# start of COLLECTED DATA

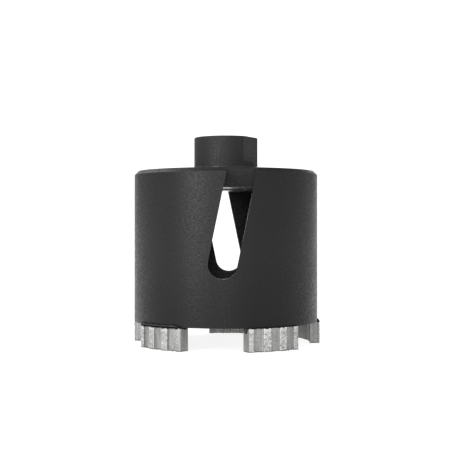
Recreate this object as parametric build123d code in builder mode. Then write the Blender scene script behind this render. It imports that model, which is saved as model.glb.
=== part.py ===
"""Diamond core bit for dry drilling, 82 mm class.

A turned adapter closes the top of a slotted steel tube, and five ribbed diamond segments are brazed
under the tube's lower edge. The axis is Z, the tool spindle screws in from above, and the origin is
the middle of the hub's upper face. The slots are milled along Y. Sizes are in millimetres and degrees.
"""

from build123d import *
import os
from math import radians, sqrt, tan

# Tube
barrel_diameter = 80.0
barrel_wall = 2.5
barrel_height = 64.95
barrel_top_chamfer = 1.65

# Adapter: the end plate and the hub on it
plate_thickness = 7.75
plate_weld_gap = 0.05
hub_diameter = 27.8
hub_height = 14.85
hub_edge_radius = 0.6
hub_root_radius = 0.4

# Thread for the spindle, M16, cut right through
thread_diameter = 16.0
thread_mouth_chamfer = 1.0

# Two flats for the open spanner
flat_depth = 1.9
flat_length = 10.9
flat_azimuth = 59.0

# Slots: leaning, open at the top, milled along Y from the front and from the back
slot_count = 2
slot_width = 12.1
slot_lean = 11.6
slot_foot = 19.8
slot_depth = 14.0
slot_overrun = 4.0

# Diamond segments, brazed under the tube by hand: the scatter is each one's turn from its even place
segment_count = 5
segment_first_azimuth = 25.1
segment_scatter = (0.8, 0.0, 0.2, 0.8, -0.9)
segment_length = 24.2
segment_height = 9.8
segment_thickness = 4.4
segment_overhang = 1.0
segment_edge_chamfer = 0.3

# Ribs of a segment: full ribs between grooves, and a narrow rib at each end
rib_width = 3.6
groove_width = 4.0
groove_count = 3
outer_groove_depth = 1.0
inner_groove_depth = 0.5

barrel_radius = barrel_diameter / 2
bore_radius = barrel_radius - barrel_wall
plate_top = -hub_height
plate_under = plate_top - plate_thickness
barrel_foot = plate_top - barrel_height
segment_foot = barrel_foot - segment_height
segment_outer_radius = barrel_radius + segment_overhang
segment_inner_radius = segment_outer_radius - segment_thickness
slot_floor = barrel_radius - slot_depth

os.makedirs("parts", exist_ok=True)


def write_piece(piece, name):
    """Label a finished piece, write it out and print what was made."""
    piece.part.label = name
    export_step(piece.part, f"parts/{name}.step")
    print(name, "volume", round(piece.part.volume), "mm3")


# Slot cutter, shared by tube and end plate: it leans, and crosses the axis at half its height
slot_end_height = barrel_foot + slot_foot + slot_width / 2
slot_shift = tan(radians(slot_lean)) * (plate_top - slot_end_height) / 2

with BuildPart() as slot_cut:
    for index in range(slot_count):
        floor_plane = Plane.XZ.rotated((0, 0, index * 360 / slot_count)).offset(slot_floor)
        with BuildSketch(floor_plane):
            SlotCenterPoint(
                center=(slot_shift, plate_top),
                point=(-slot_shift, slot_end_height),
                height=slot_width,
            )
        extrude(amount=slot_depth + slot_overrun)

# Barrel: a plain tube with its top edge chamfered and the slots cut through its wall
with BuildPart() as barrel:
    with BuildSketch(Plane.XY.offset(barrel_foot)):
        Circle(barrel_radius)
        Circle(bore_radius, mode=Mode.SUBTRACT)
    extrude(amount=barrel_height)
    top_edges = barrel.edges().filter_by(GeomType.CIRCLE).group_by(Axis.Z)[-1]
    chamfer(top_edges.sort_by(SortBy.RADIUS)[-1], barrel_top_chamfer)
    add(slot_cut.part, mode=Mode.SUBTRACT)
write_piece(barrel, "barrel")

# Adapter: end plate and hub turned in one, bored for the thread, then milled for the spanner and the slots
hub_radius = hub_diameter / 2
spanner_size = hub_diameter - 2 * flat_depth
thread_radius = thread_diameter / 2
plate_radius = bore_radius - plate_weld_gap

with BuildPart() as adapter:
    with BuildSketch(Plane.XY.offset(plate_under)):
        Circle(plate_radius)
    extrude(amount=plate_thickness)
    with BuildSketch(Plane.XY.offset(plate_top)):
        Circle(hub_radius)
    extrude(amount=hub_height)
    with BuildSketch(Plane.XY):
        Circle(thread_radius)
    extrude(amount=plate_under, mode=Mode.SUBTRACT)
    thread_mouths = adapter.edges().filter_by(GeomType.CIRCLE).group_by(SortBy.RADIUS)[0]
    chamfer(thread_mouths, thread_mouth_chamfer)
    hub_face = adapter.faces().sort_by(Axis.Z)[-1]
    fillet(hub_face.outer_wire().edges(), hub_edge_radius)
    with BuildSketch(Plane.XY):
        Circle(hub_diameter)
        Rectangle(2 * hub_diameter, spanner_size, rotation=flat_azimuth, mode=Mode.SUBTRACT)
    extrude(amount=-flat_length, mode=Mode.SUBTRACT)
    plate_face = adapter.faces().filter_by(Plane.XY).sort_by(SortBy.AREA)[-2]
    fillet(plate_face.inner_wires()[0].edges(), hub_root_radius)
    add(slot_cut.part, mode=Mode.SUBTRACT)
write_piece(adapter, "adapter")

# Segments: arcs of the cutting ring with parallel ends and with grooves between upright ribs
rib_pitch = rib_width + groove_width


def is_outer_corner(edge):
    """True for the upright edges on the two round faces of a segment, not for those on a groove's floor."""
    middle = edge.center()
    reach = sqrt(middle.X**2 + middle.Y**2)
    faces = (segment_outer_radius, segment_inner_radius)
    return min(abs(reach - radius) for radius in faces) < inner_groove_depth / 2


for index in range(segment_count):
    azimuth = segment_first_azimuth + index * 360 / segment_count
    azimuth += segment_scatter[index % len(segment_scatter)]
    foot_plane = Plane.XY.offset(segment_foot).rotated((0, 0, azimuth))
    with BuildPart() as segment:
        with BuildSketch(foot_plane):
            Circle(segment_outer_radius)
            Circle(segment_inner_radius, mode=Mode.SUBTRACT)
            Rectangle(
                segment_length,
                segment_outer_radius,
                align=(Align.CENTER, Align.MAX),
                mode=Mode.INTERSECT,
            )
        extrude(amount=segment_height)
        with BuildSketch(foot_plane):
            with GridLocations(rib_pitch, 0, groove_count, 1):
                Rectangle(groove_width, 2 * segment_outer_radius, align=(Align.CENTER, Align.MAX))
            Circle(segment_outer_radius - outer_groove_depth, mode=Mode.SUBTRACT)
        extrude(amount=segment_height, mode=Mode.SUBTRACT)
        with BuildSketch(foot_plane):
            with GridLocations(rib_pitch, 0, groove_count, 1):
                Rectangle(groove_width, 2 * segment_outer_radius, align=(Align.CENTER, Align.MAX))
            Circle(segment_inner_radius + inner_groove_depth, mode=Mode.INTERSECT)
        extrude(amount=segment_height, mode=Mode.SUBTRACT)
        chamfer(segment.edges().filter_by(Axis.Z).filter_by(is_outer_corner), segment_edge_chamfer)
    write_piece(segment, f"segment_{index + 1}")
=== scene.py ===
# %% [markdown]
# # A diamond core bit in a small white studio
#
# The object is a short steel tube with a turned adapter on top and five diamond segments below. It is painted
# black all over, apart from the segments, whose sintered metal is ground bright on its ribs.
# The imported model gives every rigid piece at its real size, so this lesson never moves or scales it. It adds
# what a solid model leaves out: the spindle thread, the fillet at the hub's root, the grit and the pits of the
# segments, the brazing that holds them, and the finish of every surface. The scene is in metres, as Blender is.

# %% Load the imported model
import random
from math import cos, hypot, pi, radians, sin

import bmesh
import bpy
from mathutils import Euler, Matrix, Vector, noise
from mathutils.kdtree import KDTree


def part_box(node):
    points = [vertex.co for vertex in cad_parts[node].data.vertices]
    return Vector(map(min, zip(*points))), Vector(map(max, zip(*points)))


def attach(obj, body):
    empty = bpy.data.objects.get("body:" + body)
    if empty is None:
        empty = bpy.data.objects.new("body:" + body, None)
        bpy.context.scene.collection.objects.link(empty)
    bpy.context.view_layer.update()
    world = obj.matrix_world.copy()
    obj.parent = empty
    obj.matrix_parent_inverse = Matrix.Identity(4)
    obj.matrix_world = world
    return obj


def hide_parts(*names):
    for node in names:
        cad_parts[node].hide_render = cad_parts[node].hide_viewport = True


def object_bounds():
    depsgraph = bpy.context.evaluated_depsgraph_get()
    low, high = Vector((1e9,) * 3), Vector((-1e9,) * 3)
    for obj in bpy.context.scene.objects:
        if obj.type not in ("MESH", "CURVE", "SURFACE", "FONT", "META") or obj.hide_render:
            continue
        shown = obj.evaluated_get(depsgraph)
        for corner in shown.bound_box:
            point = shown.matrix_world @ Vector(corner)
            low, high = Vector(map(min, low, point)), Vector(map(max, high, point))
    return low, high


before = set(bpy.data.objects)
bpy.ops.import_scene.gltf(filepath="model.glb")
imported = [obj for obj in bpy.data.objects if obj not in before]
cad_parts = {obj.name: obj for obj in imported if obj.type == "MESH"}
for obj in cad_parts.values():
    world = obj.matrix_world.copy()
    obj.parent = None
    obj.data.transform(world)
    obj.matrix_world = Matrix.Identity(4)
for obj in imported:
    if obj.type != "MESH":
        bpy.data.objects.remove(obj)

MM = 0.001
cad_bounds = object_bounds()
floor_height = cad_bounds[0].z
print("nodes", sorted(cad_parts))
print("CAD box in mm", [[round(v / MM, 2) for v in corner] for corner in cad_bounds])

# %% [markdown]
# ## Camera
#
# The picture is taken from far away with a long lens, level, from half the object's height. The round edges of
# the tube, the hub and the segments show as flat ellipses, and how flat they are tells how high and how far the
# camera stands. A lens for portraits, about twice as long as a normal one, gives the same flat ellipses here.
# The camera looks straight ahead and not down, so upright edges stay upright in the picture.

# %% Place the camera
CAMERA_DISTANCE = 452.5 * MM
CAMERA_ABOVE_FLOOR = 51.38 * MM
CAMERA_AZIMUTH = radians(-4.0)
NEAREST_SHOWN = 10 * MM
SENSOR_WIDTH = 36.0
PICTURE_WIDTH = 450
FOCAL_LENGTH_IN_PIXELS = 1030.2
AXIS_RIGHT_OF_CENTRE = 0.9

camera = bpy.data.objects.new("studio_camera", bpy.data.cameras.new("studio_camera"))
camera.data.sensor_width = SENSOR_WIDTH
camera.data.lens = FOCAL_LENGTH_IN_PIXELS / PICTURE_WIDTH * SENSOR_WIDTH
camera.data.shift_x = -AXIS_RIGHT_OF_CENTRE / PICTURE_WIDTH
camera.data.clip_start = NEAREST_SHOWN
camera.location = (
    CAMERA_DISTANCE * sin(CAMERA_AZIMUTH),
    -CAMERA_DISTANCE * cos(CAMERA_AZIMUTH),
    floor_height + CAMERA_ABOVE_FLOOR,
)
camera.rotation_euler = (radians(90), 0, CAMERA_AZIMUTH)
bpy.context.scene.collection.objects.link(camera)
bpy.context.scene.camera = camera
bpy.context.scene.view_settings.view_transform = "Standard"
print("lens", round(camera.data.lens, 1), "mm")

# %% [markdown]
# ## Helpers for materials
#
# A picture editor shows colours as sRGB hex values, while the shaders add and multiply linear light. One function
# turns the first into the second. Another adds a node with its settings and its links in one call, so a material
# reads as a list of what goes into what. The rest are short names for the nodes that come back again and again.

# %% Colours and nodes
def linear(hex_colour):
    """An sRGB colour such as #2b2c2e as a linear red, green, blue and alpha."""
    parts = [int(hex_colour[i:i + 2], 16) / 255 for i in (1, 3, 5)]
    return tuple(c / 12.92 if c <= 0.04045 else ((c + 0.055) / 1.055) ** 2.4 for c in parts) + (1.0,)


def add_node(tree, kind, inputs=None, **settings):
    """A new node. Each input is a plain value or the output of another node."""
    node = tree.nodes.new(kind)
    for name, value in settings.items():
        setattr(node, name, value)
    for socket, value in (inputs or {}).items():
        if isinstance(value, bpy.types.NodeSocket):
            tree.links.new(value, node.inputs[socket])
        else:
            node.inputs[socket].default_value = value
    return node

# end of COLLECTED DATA

- DIRECTIONS FOR THIS TASK: Produce the lines from the top of the listing through the "thread_mouth_chamfer = 1.0" line exactly as they appear, with no additional output.

- EXERCISE ANSWER:
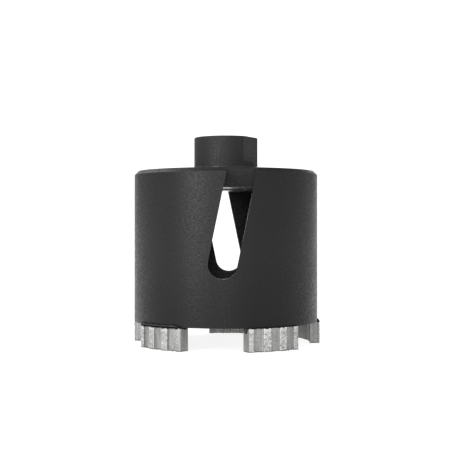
Recreate this object as parametric build123d code in builder mode. Then write the Blender scene script behind this render. It imports that model, which is saved as model.glb.
=== part.py ===
"""Diamond core bit for dry drilling, 82 mm class.

A turned adapter closes the top of a slotted steel tube, and five ribbed diamond segments are brazed
under the tube's lower edge. The axis is Z, the tool spindle screws in from above, and the origin is
the middle of the hub's upper face. The slots are milled along Y. Sizes are in millimetres and degrees.
"""

from build123d import *
import os
from math import radians, sqrt, tan

# Tube
barrel_diameter = 80.0
barrel_wall = 2.5
barrel_height = 64.95
barrel_top_chamfer = 1.65

# Adapter: the end plate and the hub on it
plate_thickness = 7.75
plate_weld_gap = 0.05
hub_diameter = 27.8
hub_height = 14.85
hub_edge_radius = 0.6
hub_root_radius = 0.4

# Thread for the spindle, M16, cut right through
thread_diameter = 16.0
thread_mouth_chamfer = 1.0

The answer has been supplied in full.